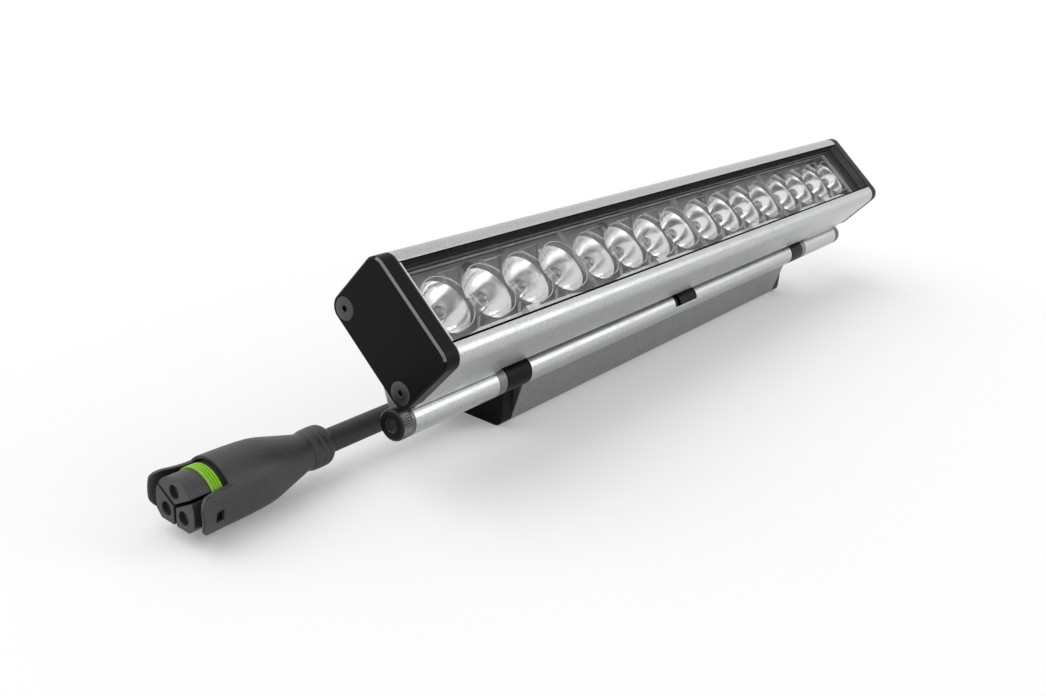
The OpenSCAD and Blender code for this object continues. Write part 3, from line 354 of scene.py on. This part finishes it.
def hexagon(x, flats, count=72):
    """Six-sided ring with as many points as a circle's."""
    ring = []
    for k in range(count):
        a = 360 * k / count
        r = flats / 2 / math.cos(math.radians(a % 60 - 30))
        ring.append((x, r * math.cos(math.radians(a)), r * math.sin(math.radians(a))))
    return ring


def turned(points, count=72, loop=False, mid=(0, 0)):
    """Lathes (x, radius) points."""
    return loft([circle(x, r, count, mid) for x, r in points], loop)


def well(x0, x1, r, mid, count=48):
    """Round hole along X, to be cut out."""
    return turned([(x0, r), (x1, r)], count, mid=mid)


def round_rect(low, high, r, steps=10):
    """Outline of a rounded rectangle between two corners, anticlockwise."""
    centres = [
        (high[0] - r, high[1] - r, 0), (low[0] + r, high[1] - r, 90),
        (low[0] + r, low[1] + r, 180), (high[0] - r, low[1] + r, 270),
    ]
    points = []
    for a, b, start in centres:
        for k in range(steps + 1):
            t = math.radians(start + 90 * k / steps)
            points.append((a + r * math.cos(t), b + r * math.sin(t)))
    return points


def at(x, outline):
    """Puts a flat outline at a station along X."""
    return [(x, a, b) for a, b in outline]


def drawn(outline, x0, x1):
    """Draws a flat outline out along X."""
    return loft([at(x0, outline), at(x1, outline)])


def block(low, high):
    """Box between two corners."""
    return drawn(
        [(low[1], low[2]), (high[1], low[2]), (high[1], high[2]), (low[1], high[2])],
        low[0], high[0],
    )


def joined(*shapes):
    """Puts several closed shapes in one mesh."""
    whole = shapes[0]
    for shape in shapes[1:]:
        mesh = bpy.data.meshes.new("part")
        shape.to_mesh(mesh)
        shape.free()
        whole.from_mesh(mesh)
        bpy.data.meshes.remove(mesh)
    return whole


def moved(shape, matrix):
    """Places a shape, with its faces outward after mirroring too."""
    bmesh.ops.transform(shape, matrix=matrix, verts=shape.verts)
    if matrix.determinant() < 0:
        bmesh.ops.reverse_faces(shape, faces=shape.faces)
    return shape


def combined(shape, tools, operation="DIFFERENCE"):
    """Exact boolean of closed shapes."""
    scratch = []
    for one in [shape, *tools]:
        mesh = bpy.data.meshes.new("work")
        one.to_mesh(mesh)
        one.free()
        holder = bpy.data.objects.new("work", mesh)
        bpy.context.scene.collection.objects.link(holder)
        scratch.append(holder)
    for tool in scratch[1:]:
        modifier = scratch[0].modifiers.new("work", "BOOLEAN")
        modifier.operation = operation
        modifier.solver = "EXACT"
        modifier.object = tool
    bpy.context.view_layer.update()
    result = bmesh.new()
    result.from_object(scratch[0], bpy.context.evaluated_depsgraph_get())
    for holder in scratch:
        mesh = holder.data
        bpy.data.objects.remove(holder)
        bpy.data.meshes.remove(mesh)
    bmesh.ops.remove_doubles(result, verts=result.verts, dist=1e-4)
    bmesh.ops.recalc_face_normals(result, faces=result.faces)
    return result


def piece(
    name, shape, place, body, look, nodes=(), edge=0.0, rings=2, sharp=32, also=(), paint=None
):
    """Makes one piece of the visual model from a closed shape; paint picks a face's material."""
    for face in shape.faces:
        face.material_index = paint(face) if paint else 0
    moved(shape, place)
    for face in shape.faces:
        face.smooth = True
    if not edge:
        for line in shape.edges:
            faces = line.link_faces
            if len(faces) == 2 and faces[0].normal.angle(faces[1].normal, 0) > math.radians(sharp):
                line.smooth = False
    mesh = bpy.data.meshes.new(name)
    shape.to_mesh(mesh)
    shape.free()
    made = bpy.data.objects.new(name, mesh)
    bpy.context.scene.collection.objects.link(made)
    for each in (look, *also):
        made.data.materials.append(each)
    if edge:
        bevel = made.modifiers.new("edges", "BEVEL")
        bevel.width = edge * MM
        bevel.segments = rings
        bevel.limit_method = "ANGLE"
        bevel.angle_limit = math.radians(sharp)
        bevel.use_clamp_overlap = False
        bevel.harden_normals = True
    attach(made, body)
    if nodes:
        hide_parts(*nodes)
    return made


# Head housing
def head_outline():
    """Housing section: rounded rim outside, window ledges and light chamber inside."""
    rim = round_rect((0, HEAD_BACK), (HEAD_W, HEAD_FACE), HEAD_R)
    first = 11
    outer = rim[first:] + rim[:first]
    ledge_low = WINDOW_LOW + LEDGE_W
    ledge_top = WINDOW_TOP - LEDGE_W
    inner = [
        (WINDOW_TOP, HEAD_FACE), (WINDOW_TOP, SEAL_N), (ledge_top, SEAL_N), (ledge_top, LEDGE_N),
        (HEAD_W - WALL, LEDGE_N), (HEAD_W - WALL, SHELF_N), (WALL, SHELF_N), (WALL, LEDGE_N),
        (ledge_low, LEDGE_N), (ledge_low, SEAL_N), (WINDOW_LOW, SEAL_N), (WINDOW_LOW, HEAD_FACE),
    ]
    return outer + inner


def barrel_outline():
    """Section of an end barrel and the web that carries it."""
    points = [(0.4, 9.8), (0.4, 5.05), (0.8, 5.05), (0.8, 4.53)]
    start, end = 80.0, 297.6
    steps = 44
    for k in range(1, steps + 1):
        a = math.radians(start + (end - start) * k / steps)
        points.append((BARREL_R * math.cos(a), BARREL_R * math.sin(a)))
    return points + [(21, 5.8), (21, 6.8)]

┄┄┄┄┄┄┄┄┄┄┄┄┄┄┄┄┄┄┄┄

Short problem
Your task is to repeat the data exactly, with nothing left out.

Answer below
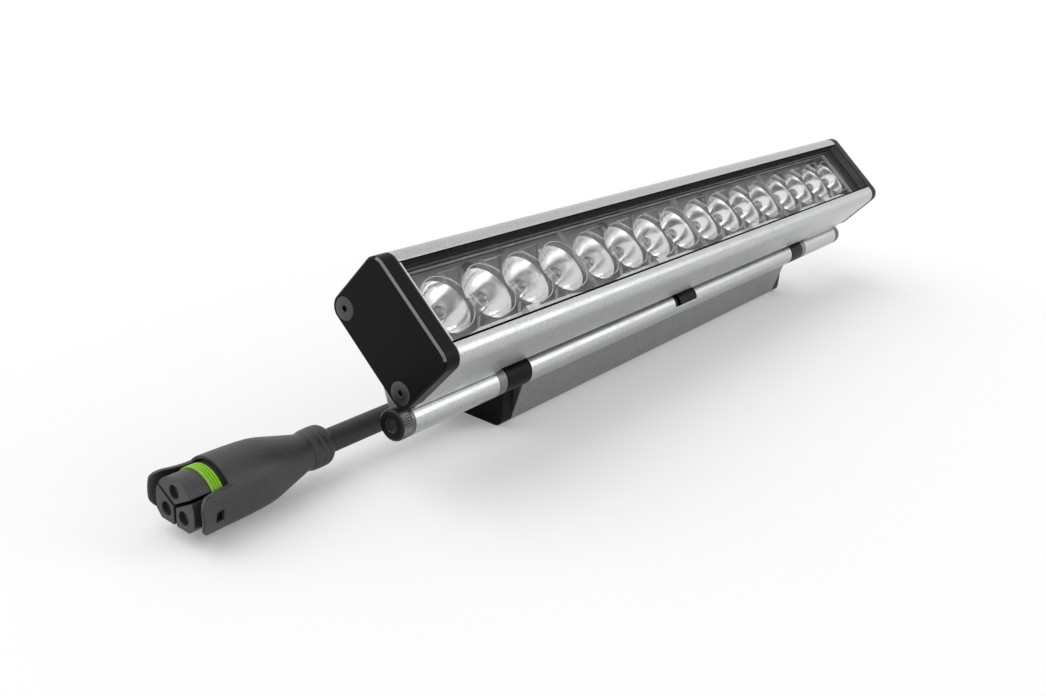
The OpenSCAD and Blender code for this object continues. Write part 3, from line 354 of scene.py on. This part finishes it.
def hexagon(x, flats, count=72):
    """Six-sided ring with as many points as a circle's."""
    ring = []
    for k in range(count):
        a = 360 * k / count
        r = flats / 2 / math.cos(math.radians(a % 60 - 30))
        ring.append((x, r * math.cos(math.radians(a)), r * math.sin(math.radians(a))))
    return ring


def turned(points, count=72, loop=False, mid=(0, 0)):
    """Lathes (x, radius) points."""
    return loft([circle(x, r, count, mid) for x, r in points], loop)


def well(x0, x1, r, mid, count=48):
    """Round hole along X, to be cut out."""
    return turned([(x0, r), (x1, r)], count, mid=mid)


def round_rect(low, high, r, steps=10):
    """Outline of a rounded rectangle between two corners, anticlockwise."""
    centres = [
        (high[0] - r, high[1] - r, 0), (low[0] + r, high[1] - r, 90),
        (low[0] + r, low[1] + r, 180), (high[0] - r, low[1] + r, 270),
    ]
    points = []
    for a, b, start in centres:
        for k in range(steps + 1):
            t = math.radians(start + 90 * k / steps)
            points.append((a + r * math.cos(t), b + r * math.sin(t)))
    return points


def at(x, outline):
    """Puts a flat outline at a station along X."""
    return [(x, a, b) for a, b in outline]


def drawn(outline, x0, x1):
    """Draws a flat outline out along X."""
    return loft([at(x0, outline), at(x1, outline)])


def block(low, high):
    """Box between two corners."""
    return drawn(
        [(low[1], low[2]), (high[1], low[2]), (high[1], high[2]), (low[1], high[2])],
        low[0], high[0],
    )


def joined(*shapes):
    """Puts several closed shapes in one mesh."""
    whole = shapes[0]
    for shape in shapes[1:]:
        mesh = bpy.data.meshes.new("part")
        shape.to_mesh(mesh)
        shape.free()
        whole.from_mesh(mesh)
        bpy.data.meshes.remove(mesh)
    return whole


def moved(shape, matrix):
    """Places a shape, with its faces outward after mirroring too."""
    bmesh.ops.transform(shape, matrix=matrix, verts=shape.verts)
    if matrix.determinant() < 0:
        bmesh.ops.reverse_faces(shape, faces=shape.faces)
    return shape


def combined(shape, tools, operation="DIFFERENCE"):
    """Exact boolean of closed shapes."""
    scratch = []
    for one in [shape, *tools]:
        mesh = bpy.data.meshes.new("work")
        one.to_mesh(mesh)
        one.free()
        holder = bpy.data.objects.new("work", mesh)
        bpy.context.scene.collection.objects.link(holder)
        scratch.append(holder)
    for tool in scratch[1:]:
        modifier = scratch[0].modifiers.new("work", "BOOLEAN")
        modifier.operation = operation
        modifier.solver = "EXACT"
        modifier.object = tool
    bpy.context.view_layer.update()
    result = bmesh.new()
    result.from_object(scratch[0], bpy.context.evaluated_depsgraph_get())
    for holder in scratch:
        mesh = holder.data
        bpy.data.objects.remove(holder)
        bpy.data.meshes.remove(mesh)
    bmesh.ops.remove_doubles(result, verts=result.verts, dist=1e-4)
    bmesh.ops.recalc_face_normals(result, faces=result.faces)
    return result


def piece(
    name, shape, place, body, look, nodes=(), edge=0.0, rings=2, sharp=32, also=(), paint=None
):
    """Makes one piece of the visual model from a closed shape; paint picks a face's material."""
    for face in shape.faces:
        face.material_index = paint(face) if paint else 0
    moved(shape, place)
    for face in shape.faces:
        face.smooth = True
    if not edge:
        for line in shape.edges:
            faces = line.link_faces
            if len(faces) == 2 and faces[0].normal.angle(faces[1].normal, 0) > math.radians(sharp):
                line.smooth = False
    mesh = bpy.data.meshes.new(name)
    shape.to_mesh(mesh)
    shape.free()
    made = bpy.data.objects.new(name, mesh)
    bpy.context.scene.collection.objects.link(made)
    for each in (look, *also):
        made.data.materials.append(each)
    if edge:
        bevel = made.modifiers.new("edges", "BEVEL")
        bevel.width = edge * MM
        bevel.segments = rings
        bevel.limit_method = "ANGLE"
        bevel.angle_limit = math.radians(sharp)
        bevel.use_clamp_overlap = False
        bevel.harden_normals = True
    attach(made, body)
    if nodes:
        hide_parts(*nodes)
    return made


# Head housing
def head_outline():
    """Housing section: rounded rim outside, window ledges and light chamber inside."""
    rim = round_rect((0, HEAD_BACK), (HEAD_W, HEAD_FACE), HEAD_R)
    first = 11
    outer = rim[first:] + rim[:first]
    ledge_low = WINDOW_LOW + LEDGE_W
    ledge_top = WINDOW_TOP - LEDGE_W
    inner = [
        (WINDOW_TOP, HEAD_FACE), (WINDOW_TOP, SEAL_N), (ledge_top, SEAL_N), (ledge_top, LEDGE_N),
        (HEAD_W - WALL, LEDGE_N), (HEAD_W - WALL, SHELF_N), (WALL, SHELF_N), (WALL, LEDGE_N),
        (ledge_low, LEDGE_N), (ledge_low, SEAL_N), (WINDOW_LOW, SEAL_N), (WINDOW_LOW, HEAD_FACE),
    ]
    return outer + inner


def barrel_outline():
    """Section of an end barrel and the web that carries it."""
    points = [(0.4, 9.8), (0.4, 5.05), (0.8, 5.05), (0.8, 4.53)]
    start, end = 80.0, 297.6
    steps = 44
    for k in range(1, steps + 1):
        a = math.radians(start + (end - start) * k / steps)
        points.append((BARREL_R * math.cos(a), BARREL_R * math.sin(a)))
    return points + [(21, 5.8), (21, 6.8)]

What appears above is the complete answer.